RECORDS TO PROCESS:
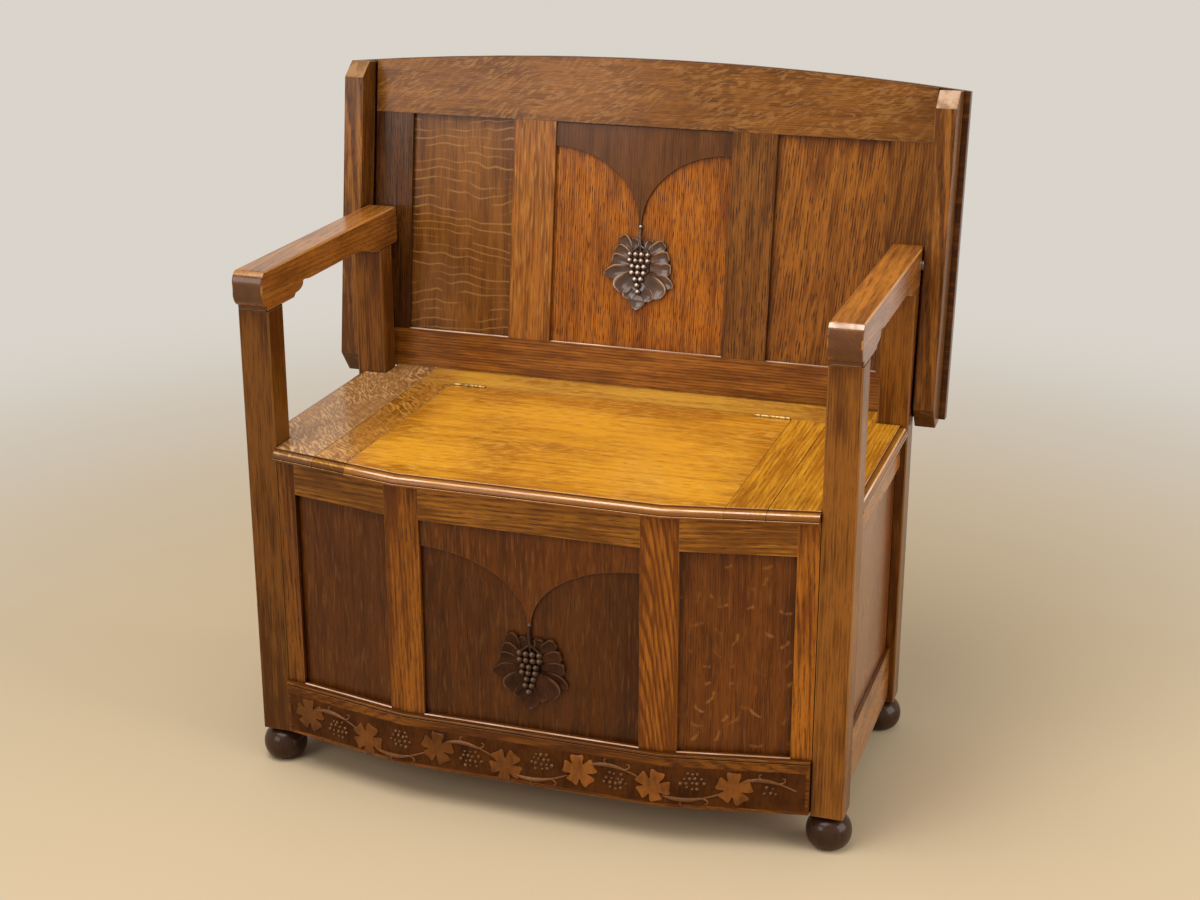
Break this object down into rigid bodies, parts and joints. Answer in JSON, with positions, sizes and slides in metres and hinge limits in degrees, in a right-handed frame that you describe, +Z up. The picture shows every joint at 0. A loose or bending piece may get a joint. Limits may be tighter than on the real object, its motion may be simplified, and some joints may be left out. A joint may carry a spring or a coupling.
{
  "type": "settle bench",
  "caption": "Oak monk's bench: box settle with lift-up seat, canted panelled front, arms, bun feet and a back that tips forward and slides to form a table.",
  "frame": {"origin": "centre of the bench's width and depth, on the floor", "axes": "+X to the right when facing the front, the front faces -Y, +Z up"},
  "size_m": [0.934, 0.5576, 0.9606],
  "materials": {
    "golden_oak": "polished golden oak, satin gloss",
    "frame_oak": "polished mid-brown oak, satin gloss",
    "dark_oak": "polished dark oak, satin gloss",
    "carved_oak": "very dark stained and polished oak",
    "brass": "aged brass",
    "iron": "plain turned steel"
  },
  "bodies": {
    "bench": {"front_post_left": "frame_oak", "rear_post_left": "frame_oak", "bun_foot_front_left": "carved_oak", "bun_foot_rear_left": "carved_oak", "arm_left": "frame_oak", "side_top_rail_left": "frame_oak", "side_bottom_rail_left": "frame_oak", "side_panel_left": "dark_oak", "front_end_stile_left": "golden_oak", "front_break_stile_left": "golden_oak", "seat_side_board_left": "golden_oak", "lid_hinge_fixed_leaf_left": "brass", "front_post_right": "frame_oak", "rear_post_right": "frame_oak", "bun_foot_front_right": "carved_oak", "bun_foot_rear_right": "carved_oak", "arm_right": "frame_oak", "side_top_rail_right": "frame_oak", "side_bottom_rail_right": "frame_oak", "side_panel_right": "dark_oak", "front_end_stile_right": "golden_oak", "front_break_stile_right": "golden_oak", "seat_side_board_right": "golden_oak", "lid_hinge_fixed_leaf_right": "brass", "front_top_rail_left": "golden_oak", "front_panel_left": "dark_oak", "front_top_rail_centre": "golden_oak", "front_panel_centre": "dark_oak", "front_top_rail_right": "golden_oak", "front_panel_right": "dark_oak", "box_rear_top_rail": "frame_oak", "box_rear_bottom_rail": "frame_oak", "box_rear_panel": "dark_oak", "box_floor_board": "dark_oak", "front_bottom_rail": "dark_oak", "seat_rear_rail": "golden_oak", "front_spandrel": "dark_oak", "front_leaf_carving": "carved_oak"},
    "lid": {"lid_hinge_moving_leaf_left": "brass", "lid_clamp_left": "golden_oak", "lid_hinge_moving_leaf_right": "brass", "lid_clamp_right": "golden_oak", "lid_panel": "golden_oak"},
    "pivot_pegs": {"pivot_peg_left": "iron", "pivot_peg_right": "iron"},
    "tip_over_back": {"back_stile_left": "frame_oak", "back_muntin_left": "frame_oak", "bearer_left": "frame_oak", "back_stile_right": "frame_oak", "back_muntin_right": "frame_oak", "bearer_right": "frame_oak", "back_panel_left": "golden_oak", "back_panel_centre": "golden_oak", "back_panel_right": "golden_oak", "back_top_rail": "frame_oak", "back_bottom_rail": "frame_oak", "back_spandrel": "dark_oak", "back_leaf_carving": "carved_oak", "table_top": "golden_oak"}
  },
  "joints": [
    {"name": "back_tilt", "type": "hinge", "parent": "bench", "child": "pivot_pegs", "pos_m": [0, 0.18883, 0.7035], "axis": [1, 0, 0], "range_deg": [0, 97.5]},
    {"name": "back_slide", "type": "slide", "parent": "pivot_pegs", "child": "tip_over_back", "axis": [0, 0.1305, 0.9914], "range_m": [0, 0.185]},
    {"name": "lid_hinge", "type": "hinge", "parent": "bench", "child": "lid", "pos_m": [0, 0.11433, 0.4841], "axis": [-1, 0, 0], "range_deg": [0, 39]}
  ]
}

--

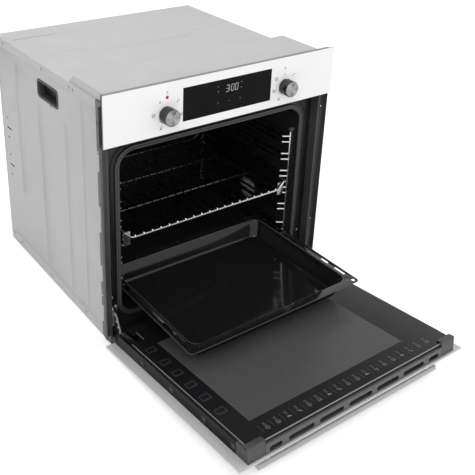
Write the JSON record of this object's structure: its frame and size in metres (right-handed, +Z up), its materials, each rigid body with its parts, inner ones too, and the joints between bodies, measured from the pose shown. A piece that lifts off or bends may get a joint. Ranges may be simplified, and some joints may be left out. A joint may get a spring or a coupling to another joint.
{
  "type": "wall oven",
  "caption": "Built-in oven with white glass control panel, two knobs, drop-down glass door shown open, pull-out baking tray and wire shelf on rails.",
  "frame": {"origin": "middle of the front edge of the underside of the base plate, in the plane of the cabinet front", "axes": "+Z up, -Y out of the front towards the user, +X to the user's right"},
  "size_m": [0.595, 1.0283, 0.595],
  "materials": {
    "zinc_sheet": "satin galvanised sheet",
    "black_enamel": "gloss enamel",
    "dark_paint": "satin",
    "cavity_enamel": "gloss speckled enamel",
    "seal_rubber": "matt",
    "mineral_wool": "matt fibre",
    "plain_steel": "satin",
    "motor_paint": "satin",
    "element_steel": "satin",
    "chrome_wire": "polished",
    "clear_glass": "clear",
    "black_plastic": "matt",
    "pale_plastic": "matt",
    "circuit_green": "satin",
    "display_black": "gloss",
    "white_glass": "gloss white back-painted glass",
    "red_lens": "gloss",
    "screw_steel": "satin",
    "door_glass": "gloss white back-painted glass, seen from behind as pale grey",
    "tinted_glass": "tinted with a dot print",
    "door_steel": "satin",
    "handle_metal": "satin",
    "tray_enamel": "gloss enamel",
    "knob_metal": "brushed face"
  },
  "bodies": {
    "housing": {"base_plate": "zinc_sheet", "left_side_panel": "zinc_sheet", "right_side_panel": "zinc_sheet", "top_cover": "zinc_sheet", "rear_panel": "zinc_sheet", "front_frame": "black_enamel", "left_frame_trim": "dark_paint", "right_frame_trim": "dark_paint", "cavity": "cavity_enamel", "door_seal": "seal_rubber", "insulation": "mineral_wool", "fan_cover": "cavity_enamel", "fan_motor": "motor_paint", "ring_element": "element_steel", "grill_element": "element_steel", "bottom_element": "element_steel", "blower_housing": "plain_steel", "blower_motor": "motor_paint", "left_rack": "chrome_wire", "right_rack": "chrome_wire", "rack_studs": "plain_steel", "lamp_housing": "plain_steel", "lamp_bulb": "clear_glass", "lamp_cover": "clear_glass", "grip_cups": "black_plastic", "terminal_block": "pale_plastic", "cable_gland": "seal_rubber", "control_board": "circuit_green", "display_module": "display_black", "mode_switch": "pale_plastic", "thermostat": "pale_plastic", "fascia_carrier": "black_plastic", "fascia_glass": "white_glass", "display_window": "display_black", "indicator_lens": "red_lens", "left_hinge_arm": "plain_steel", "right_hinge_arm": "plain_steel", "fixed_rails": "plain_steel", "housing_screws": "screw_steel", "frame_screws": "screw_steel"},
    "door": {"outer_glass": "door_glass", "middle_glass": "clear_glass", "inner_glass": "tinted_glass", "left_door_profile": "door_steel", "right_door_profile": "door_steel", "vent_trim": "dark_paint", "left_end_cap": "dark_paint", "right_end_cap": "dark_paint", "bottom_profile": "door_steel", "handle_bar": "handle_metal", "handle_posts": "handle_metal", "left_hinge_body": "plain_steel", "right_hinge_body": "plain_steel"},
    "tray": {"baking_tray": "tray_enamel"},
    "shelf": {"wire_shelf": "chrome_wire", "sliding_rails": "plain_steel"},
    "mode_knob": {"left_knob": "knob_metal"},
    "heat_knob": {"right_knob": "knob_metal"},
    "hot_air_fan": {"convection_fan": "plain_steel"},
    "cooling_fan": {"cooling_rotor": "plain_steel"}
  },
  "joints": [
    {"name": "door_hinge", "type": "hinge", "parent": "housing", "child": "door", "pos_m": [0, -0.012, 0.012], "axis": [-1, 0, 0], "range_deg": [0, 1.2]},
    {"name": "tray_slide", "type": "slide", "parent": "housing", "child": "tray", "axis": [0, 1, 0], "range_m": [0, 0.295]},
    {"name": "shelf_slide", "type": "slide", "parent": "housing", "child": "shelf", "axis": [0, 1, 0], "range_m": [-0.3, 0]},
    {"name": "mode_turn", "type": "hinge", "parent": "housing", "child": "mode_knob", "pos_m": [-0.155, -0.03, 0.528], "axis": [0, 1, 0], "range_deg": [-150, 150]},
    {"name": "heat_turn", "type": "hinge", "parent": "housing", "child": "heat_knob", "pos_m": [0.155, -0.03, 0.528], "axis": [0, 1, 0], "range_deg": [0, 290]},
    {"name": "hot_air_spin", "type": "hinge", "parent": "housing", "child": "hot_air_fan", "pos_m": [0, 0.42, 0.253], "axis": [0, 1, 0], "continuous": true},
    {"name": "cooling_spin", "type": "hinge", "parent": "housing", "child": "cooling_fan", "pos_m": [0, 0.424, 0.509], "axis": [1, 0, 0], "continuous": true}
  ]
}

==

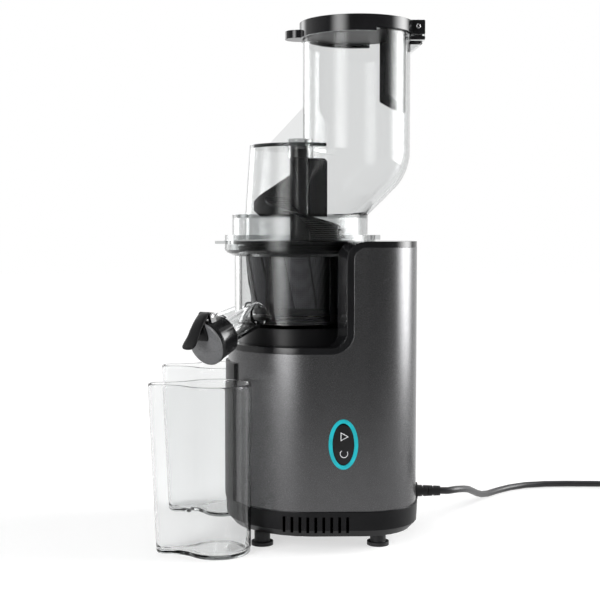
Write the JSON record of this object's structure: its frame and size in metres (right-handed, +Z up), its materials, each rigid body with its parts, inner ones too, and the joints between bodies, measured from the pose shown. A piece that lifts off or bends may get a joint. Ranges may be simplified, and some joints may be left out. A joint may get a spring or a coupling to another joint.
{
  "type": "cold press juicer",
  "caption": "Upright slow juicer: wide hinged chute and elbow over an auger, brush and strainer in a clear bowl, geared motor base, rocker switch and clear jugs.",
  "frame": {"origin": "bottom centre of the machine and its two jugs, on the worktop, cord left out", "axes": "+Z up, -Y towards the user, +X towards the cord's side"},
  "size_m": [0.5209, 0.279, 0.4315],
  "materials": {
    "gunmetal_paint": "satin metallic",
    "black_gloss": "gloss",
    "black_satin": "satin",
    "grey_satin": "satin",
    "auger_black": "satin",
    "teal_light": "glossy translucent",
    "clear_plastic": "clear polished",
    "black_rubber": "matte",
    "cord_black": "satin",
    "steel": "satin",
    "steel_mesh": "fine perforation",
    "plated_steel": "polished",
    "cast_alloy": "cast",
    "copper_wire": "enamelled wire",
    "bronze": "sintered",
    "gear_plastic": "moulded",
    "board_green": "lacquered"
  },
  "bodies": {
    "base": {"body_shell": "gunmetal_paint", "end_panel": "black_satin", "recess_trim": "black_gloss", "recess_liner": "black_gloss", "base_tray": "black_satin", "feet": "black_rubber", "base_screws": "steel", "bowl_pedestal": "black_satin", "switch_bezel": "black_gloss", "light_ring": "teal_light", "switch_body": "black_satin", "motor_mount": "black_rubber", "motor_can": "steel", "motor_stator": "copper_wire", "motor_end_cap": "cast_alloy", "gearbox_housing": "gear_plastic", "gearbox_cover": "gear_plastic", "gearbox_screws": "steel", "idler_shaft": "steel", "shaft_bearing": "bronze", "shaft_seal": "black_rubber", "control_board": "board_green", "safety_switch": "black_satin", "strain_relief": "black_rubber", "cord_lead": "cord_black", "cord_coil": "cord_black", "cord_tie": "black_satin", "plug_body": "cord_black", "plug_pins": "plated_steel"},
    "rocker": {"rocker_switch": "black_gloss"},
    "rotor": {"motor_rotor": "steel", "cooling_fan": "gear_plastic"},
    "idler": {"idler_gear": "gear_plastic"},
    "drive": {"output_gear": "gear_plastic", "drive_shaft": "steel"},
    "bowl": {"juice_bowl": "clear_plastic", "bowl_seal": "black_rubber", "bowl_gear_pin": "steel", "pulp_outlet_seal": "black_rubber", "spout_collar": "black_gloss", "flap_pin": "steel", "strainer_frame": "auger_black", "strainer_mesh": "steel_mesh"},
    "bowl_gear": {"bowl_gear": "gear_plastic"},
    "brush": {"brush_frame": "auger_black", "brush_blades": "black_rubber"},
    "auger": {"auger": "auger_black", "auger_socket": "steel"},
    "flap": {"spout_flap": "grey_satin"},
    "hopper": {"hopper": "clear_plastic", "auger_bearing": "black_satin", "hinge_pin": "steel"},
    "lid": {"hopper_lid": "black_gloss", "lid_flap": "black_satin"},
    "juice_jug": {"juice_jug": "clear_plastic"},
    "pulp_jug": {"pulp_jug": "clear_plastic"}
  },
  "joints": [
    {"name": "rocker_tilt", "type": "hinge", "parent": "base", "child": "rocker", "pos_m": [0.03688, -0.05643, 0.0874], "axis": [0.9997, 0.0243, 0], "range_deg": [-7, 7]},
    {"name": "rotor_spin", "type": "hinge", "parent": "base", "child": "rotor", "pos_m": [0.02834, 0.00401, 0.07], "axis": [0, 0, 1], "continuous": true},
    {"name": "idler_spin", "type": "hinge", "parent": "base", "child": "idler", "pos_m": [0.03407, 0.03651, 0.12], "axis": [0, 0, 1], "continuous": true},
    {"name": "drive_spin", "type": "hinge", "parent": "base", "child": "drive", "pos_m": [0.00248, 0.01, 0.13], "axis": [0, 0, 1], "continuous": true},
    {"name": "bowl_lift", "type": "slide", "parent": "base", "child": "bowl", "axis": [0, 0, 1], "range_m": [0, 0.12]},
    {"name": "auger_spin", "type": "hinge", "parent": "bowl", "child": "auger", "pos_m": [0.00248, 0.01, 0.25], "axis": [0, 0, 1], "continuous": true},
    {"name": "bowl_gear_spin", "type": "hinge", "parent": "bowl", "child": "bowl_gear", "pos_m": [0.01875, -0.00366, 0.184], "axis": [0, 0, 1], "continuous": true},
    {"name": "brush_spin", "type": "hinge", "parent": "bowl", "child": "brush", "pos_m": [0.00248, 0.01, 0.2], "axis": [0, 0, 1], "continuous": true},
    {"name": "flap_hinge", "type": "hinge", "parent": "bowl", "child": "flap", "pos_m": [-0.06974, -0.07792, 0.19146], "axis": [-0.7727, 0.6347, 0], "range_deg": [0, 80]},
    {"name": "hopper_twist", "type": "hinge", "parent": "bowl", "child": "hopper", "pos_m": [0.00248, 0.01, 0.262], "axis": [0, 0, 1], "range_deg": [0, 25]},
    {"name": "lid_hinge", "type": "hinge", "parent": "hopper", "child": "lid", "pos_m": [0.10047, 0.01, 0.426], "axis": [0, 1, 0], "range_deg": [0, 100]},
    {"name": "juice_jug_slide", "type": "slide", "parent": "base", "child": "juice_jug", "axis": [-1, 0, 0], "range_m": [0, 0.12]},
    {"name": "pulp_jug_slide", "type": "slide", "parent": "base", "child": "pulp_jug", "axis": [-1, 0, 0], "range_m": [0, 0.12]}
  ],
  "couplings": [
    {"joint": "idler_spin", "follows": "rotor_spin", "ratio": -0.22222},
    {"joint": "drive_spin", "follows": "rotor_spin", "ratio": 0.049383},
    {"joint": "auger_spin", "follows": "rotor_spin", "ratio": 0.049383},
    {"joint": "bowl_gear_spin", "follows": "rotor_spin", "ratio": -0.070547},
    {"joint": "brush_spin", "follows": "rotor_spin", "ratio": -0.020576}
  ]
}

EXERCISE: Look through the entries and find each line that has the string "down". Copy those lines.

ANSWER BELOW:
Break this object down into rigid bodies, parts and joints. Answer in JSON, with positions, sizes and slides in metres and hinge limits in degrees, in a right-handed frame that you describe, +Z up. The picture shows every joint at 0. A loose or bending piece may get a joint. Limits may be tighter than on the real object, its motion may be simplified, and some joints may be left out. A joint may carry a spring or a coupling.
  "caption": "Built-in oven with white glass control panel, two knobs, drop-down glass door shown open, pull-out baking tray and wire shelf on rails.",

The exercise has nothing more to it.